Check every line below for the word "part" and copy the ones that have it.

> _GIVEN MATERIAL_:
------------------------------------------------------------------------

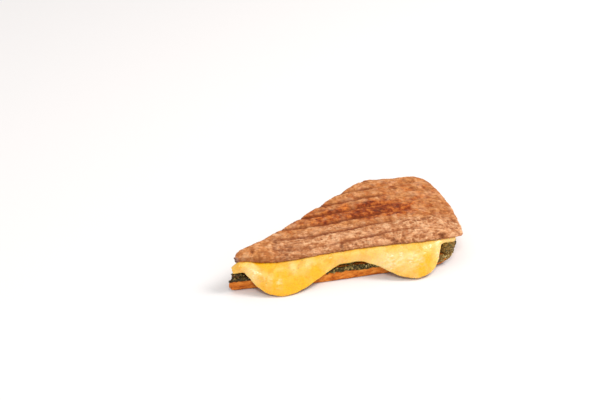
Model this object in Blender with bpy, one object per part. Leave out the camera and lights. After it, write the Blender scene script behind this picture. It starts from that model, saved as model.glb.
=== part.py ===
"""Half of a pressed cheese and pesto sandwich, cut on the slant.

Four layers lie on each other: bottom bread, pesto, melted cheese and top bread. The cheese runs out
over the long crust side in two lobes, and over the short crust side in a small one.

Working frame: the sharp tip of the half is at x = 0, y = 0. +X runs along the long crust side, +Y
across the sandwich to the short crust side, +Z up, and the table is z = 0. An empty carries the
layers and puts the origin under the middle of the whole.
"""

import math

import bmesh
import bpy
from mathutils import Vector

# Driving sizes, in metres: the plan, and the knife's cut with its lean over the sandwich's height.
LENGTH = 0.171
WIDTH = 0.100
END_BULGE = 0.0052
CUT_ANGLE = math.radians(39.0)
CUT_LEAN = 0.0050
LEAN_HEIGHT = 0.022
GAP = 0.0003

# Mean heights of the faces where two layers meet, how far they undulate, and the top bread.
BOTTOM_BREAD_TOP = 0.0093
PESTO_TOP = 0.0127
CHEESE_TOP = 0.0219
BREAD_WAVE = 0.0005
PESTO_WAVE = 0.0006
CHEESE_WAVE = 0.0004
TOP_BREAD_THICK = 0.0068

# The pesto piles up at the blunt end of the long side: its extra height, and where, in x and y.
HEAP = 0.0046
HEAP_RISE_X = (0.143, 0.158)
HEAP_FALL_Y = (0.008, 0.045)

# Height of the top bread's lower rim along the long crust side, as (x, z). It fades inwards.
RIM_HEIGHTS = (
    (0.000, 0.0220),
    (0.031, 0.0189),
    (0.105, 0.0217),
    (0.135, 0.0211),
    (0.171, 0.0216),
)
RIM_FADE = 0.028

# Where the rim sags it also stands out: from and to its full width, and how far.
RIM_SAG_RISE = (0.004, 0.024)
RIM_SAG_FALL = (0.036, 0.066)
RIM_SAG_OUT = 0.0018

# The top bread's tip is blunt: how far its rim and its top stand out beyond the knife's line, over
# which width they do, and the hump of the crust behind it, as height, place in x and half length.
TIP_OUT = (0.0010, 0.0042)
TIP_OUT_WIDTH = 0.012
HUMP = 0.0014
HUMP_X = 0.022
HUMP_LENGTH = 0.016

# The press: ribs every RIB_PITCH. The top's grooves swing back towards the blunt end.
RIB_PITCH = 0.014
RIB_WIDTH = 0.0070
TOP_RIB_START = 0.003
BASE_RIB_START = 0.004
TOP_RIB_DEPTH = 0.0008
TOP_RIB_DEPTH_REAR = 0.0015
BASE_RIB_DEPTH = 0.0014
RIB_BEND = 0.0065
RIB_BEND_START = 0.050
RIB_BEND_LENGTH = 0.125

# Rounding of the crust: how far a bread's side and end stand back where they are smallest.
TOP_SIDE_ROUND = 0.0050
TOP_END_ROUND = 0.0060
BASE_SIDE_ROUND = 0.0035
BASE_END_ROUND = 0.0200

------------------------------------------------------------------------

> _WORKED SOLUTION_:
Model this object in Blender with bpy, one object per part. Leave out the camera and lights. After it, write the Blender scene script behind this picture. It starts from that model, saved as model.glb.
=== part.py ===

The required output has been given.